HealthCast

Local Record Count

The "Maximum Local Records Before Alert" count is used as an indicator of when an alert should be sent. The purpose of the alert is to notify an administrator that communications with the audit database may be experiencing problems or that there a number of audit messages that have been filtered out of the audit data. As a performance and security feature, auditSERVER is designed to cache messages to the local file system prior to saving the data in the database, preventing the loss of data while database services are unavailable, or otherwise experiencing performance issues. When this cache reaches the specified number of records, an alert will be generated. Typically, each message takes up 1KB file space, so a value of 1500 will mean that a 15MB file must be present (having been generated) before an alert will be sent. This value may be adjusted for preferences.
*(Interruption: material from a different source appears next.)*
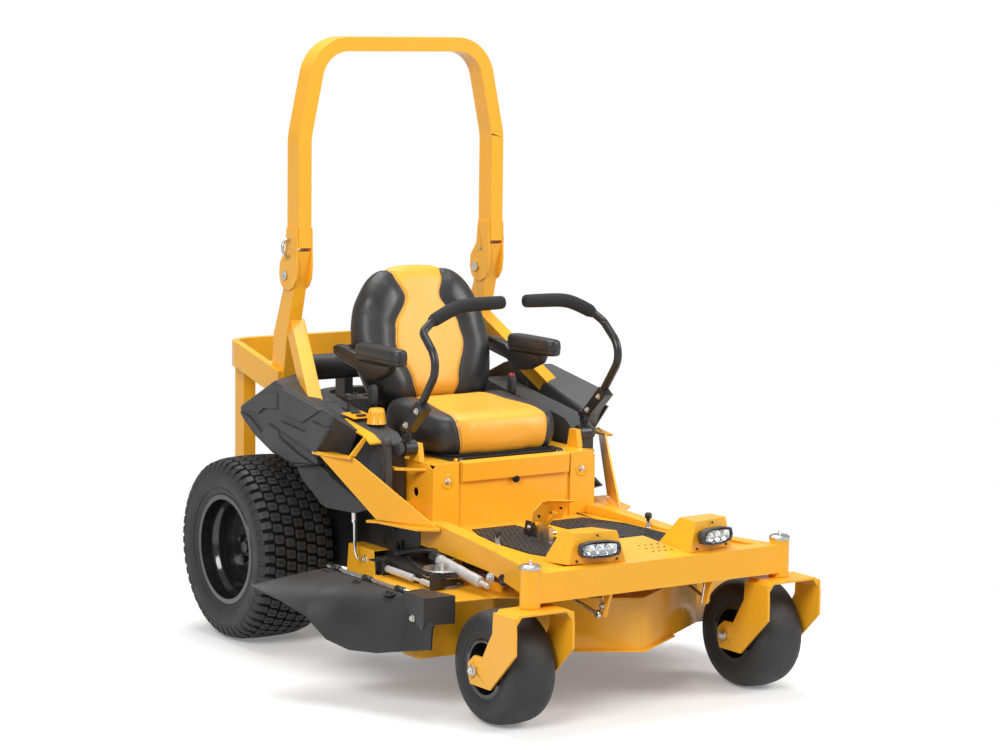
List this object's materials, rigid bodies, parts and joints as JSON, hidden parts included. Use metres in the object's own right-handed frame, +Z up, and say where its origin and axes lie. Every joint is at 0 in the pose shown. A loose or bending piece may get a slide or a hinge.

Ensure that adequate local hard drive space is available as it can be increased as necessary . Personal preference is the only guiding principal for how large or small this value should be, because it will dictate how quickly an alert may be generated in the event database operations are slower than desired.

Note

Database insert performance over time will degrade as more records are added to the audit database. The larger the number of records present in the database, the longer the next insert will take. This is due to indexing, file growth, and similar database operational tasks performed by the database server. It is important to have an adequate database maintenance and backup plan in place to minimize the performance impact. The record count stored in the local file is a general indicator of these types of performance issues.